Before the use of Hermione's time-turner, Harry was certain that he saw his father's Patronus save him and Sirius from the Dementors after the fight with the werewolf. When Harry watched the scene from afar, he realized that his deceased father couldn't save him and only he could. Harry then stepped up, found his courage, and revealed that he had the power within him to beat his fears, personified by the Dementors.

2 Hurt: Dobby Saving Harry In Deathly Hallows

The demise of Dobby The House Elf at the hands of Bellatrix Lestrange was one of the saddest moments in the entire series,but his inclusion in the final chapter of Harry Potter felt quite forced. Although it was later revealed that Aberforth Dumbledore, Albus' brother, had sent Dobby to watch over Harry, it was more than convenient that Dobby would spot Kreacher chasing after Mundungus Fletcher in Diagon Alley.

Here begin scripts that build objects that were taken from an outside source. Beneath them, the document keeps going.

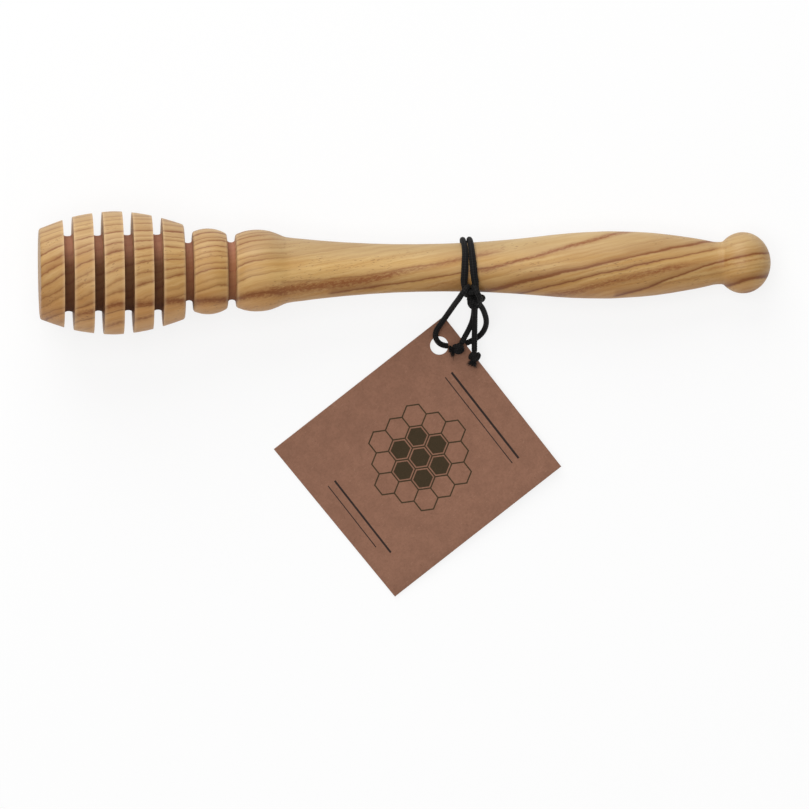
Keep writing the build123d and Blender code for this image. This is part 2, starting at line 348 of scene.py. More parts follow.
# %% Sharp lines that wander off the sheets: place, sharp side, soft side, strength, start and end
creases = [
    (lambda along: (7.05 - along * 0.133).at_most(4.95).at_least(-0.25), 0.16, 0.2, 0.9, 14.0, 53.0),
    (lambda along: (8.3 - along * 0.1235).at_least(2.3 - along * 0.0405), 0.25, 0.12, 0.6, 54.0, 103.0),
    (lambda along: (3.0 - along * 0.082).at_least(0.55 - along * 0.052), 0.16, 0.3, 1.0, 65.0, 103.0),
    (lambda along: (along * 0.074 - 12.9).at_least(-5.05), 0.14, 0.2, 0.6, 99.0, 128.0),
    (lambda along: (along * 0.15 - 37.2).at_least(-16.9).at_most(-14.8), 0.25, 0.5, 1.15, 129.0, 165.0),
]
print("sharp lines that wander:", len(creases))

# %% Draw the growth lines
line_haze = 0.12
patch_share = 1.5
least_patch_share = 0.25
crease_fade_in = 1.0
crease_fade_out = (3.0, 4.0)

# Where the growth lines are paler: from where to where along and across the sheets, and how much.
paler_parts = [(43.0, 60.0, 0.3, 1.5, 0.6), (151.0, 154.0, -15.2, -14.0, 0.7)]


def drawn(gap, sharp, soft, strength):
    """A line that ends sharply below its place and fades above it."""
    below = (gap * (-1 / sharp)).at_least(0.0)
    return strength / (gap.at_least(0.0) * (1 / soft) + below * below + 1.0)


def line_strength(wood, along, sheet, patches):
    """How much of the dark colour of the growth lines each point takes."""
    line = 0.0
    for place, sharp, soft, strength in growth_lines:
        line = line + drawn(sheet - place, sharp, soft, strength)
    line = (line - line_haze) * (patches * patch_share + least_patch_share)
    line = line.at_least(0.0).at_most(1.0)
    for start, end, low, high, share in paler_parts:
        line = line * (1.0 - wood.step(along, start, end) * wood.step(sheet, low, high) * share)
    before_end, after_end = crease_fade_out
    for place, sharp, soft, strength, start, end in creases:
        begun = wood.step(along, start - crease_fade_in, start + crease_fade_in)
        within = begun * wood.fall(along, end - before_end, end + after_end)
        line = line.at_least(drawn(sheet - place(along), sharp, soft, strength) * within)
    return line


# %% Broader brown streaks: the place of each, its width and strength, and where it starts and ends
streaks = [
    (lambda along: (6.9 - along * 0.133).at_most(4.8).at_least(-0.4), 0.55, 1.0, 7.0, 54.0),
    (lambda along: (6.2 - along * 0.106).at_least(-1.55), 0.65, 0.7, 52.0, 103.0),
    (lambda along: (5.9 - along * 0.106).at_least(-1.7), 1.3, 0.55, 50.0, 80.0),
    (lambda along: -1.3 - along * 0.05, 1.1, 0.4, 86.0, 99.0),
    (lambda along: 1.2, 0.4, 0.9, 13.0, 27.0),
    (lambda along: (along * 0.074 - 12.8).at_least(-4.95), 0.5, 0.95, 98.0, 140.0),
    (lambda along: -13.7, 0.9, 0.9, 110.0, 147.0),
    (lambda along: -15.9, 0.3, 0.6, 150.0, 165.0),
]
streak_fade_in = 4.0
streak_fade_out = 5.0
streak_grain_share = 0.8
least_streak_share = 0.4
greatest_streak_share = 0.95
print("broad streaks:", len(streaks))


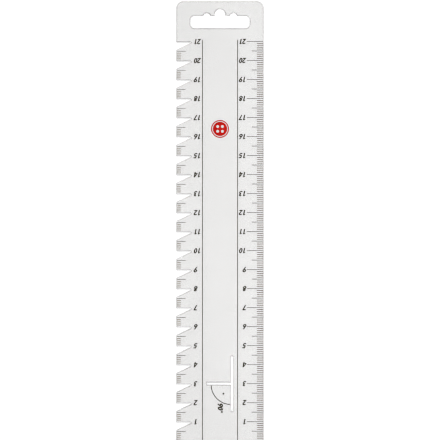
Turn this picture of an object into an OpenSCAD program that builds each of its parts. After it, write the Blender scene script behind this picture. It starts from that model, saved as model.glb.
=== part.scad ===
// Sewing gauge: a flat translucent rule with one toothed edge, a printed
// centimetre scale on each long side, a slot to hang it by and a T-shaped
// slot for marking right angles.
//
// The plate lies flat with its print facing +Z. X runs across the plate, with
// the teeth on the -X side. Y runs along it, toward the hang slot. The zero of
// both scales is at the -Y end. Sizes are in millimetres. The model's origin is
// the middle of the underside.

/* [Plate] */
// Width of the plate, from tooth tips to the straight edge
plate_w = 46.2; // [44:0.1:60]
// Thickness of the plate
plate_t = 1.0; // [0.6:0.1:2]
// Plastic beyond the last centimetre mark, up to the hang end
head_l = 21.3; // [20:0.1:40]
// Radius of the two corners at the hang end
head_corner_r = 4.0; // [1:0.1:5]
// Radius of the two corners at the zero end
zero_corner_r = 0.6; // [0.3:0.1:0.8]
// Plastic between a centimetre mark and the edge that it belongs to
mark_inset = 0.5; // [0.3:0.05:0.6]

/* [Scale] */
// Length of both scales in whole centimetres
scale_cm = 21; // [12:1:21]
// Width of a centimetre line, or of a 5 mm line on a tooth
tick_w = 0.23; // [0.15:0.01:0.3]
// Width of a millimetre line, or of a 5 mm line on the straight side
mm_tick_w = 0.27; // [0.15:0.01:0.3]
// Gap between the plate's edge and the outer end of a scale line
tick_gap = 0.35; // [0.1:0.05:0.4]
// Millimetre line on the straight side, measured in from the edge
edge_mm_l = 3.7; // [3:0.1:4.5]
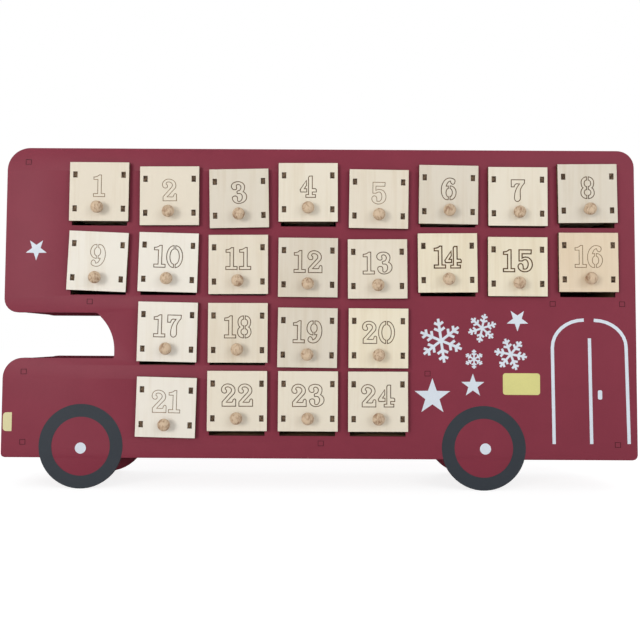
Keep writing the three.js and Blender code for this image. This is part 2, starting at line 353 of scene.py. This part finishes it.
def face_loops(name, y):
    """The outline loops of a CAD node's flat face at y, in mm."""
    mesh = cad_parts[name].data
    count = {}
    for polygon in mesh.polygons:
        if all(abs(mesh.vertices[i].co.y / MM - y) < SAME_PLANE for i in polygon.vertices):
            corners = [tuple(round(mesh.vertices[i].co[a] / MM, 3) for a in (0, 2)) for i in polygon.vertices]
            for start, end in zip(corners, corners[1:] + corners[:1]):
                count[start, end] = count.get((start, end), 0) + 1
    following = {start: end for (start, end) in count if (end, start) not in count}
    loops = []
    while following:
        start = next(iter(following))
        loop = [start]
        step = following.pop(start)
        while step != start:
            loop.append(step)
            step = following.pop(step)
        loops.append(straightened(loop))
    return loops


def straightened(loop):
    """The loop without points that lie on a straight stretch."""
    kept = []
    for i, point in enumerate(loop):
        before = Vector(loop[i - 1])
        after = Vector(loop[(i + 1) % len(loop)])
        here = Vector(point)
        if abs((here - before).cross(after - here)) > STRAIGHT * (after - before).length:
            kept.append(point)
    return kept


# Outlines

def trace(steps):
    """Points along a contour from its start (m), by lines (l), quadratic curves (q) and quarter
    ellipses that leave vertically (v) or horizontally (h)."""
    points = [Vector(steps[0][1:])]
    for kind, *values in steps[1:]:
        start, end = points[-1], Vector(values[-2:])
        if kind == "l":
            points.append(end)
            continue
        run = end - start
        if kind == "v":
            handles = start + Vector((0, QUARTER_HANDLE * run.y)), end - Vector((QUARTER_HANDLE * run.x, 0))
        elif kind == "h":
            handles = start + Vector((QUARTER_HANDLE * run.x, 0)), end - Vector((0, QUARTER_HANDLE * run.y))
        else:
            control = Vector(values[:2])
            handles = start.lerp(control, 2 / 3), end.lerp(control, 2 / 3)
        for step in range(1, CURVE_STEPS + 1):
            t = step / CURVE_STEPS
            s = 1 - t
            points.append(
                start * s ** 3 + handles[0] * 3 * s * s * t + handles[1] * 3 * s * t * t + end * t ** 3
            )
    if (points[0] - points[-1]).length < 0.01:
        points.pop()
    return [tuple(point) for point in points]


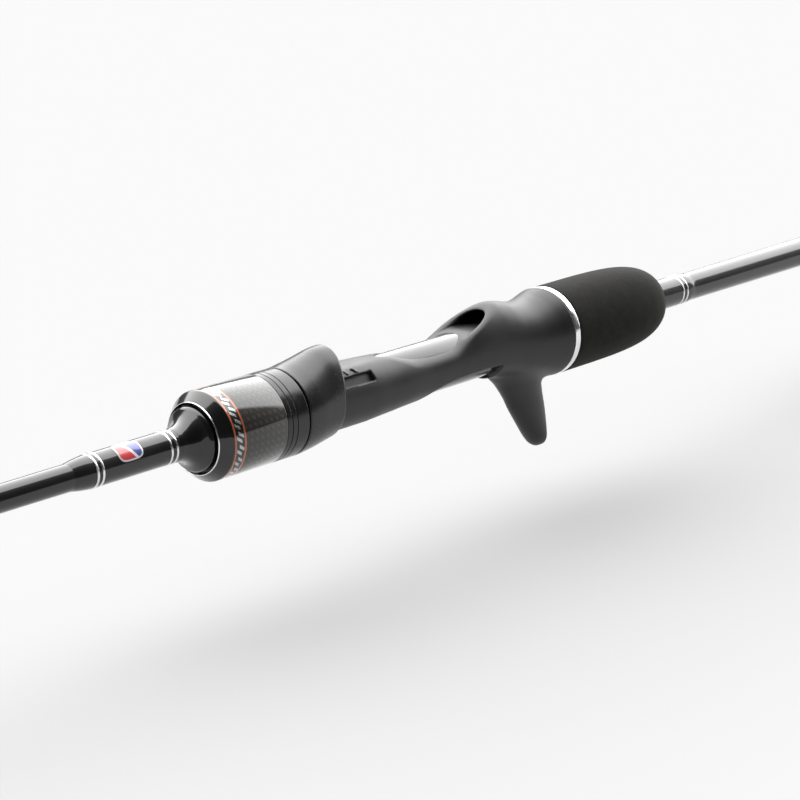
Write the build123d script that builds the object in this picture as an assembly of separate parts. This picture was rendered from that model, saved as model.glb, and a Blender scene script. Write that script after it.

One could argue that his somewhat random appearance at Malfoy Manor was justified due to Harry reaching out to Aberforth via the two-way mirror he was gifted, but his initial entrance in The Deathly Hallows - Part 1 was downright strange. Fans loved seeing Dobby back, especially in such a heroic role, but a little more padding and context would have made it work better.

1 Saved: Sirius Is Actually A Hero

Gary Oldman as Sirius Black in Harry Potter and the Prisoner of Azkaban

Early on in the series, J.K. Rowling made the wonderful decision to make Sirius Black one of the strongest mentors that Harry ever had, despite the fact that he was convicted of conspiring to take out Harry's parents. Of course, in Prisoner of Azkaban, it was revealed that Sirius didn't betray his friendship with the Potters at all.

It was, in fact, Peter Pettigrew who went dark.

Even though Harry and the Order found out the truth about Sirius, the rest of the Wizarding World still thought he was a dangerous dark wizard and treated him as such. Story choices such as this one endeared us to all of the underdog characters in Harry Potter, despite the fact that they may have appeared rough or cold on the outside.